Education experts express grave concerns about the lack of play within school and the lessening of unstructured outdoor play at home.
What should be done after school?
“Let the Children Play” makes little mention of after-school programs.
The oft-cited strength of out-of-school time programs is that they are informal learning spaces in which adults and children can develop good relationships, kids can exercise choice and explore in ways not possible in the highly structured school day.
Well-done after-school programs based on the ideas of positive youth development can expand and enrich a child’s world and allow mastery in new areas.
In many ways, such programs are in line with the spirit of play expressed in the book.
But even within these programs, how much time is structured vs. unstructured? If the regimentation of the school day is a problem, after-school leaders should think carefully about how to offer respite.
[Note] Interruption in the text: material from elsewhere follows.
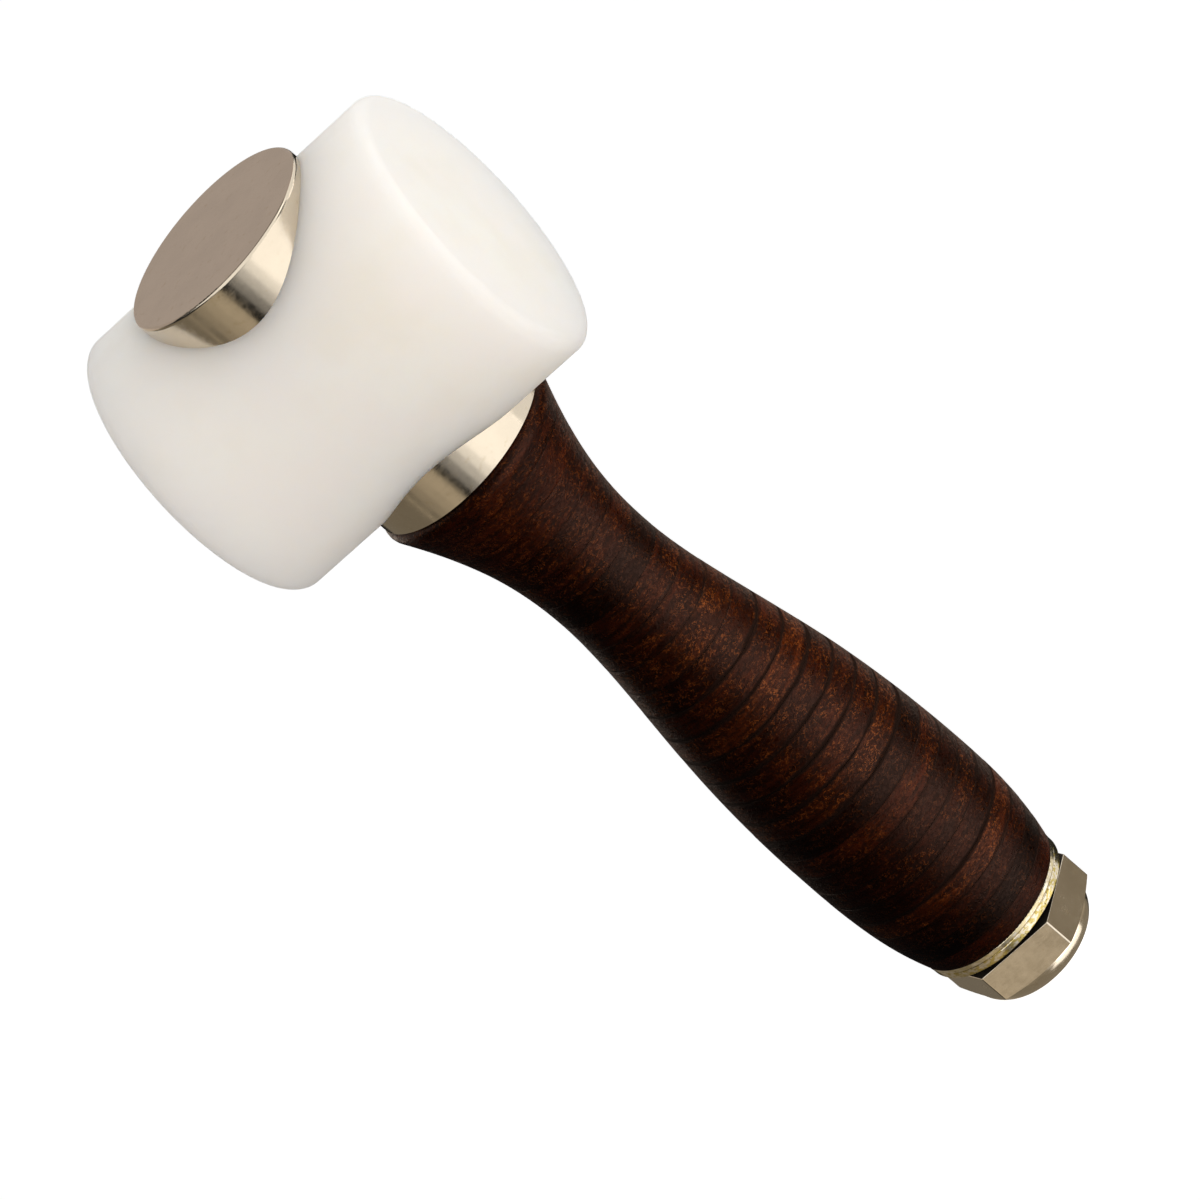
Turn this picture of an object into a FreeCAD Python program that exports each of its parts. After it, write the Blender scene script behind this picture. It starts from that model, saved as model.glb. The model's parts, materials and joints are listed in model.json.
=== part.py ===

When leaders look at some after-school programs through the lens of this book,
they may see children cooped up inside school cafeterias, restlessly doing homework and having to be urged and cajoled into being orderly. In their zeal to produce “outcomes,” how many after-school programs are overlooking simple, basic needs of children to run and play outdoors?
A counter-argument often made is that too much is at stake to let kids play. What about the academic achievement gap between kids based on race and income?
It is low-income children who experience the most regimentation in school, Sahlberg and Doyle argue. While 83% of U.S. schoolchildren above the poverty line have recess, only 56% of those below the poverty line do, the book said. The gap also exists when comparing black and white students.
The book makes a case not only for the value of free play but the necessity of it: It is where children in fact develop the social and emotional abilities that they need.
The book cites numerous education experts:
Setting up a game and negotiating the rules develops the prefrontal cortex, says one. Children learn to get along with each other and manage frustration, says a second. When they play make-believe, children try on the role of another person — their feelings, motives and action — and in doing so, move into greater understanding of others, says a third.
In its urgency to prove a point, the book suffers from an over-reliance on lists. It provides study after study, expert after expert — and even offers a 43-point school quality dashboard.
But it clearly rounds up convincing evidence, and it can be an important resource to anyone seeking to change practices both in school and after school.
It also makes the reader want to go out and play — it’s a clarion call back to the world of childhood joy and exploration.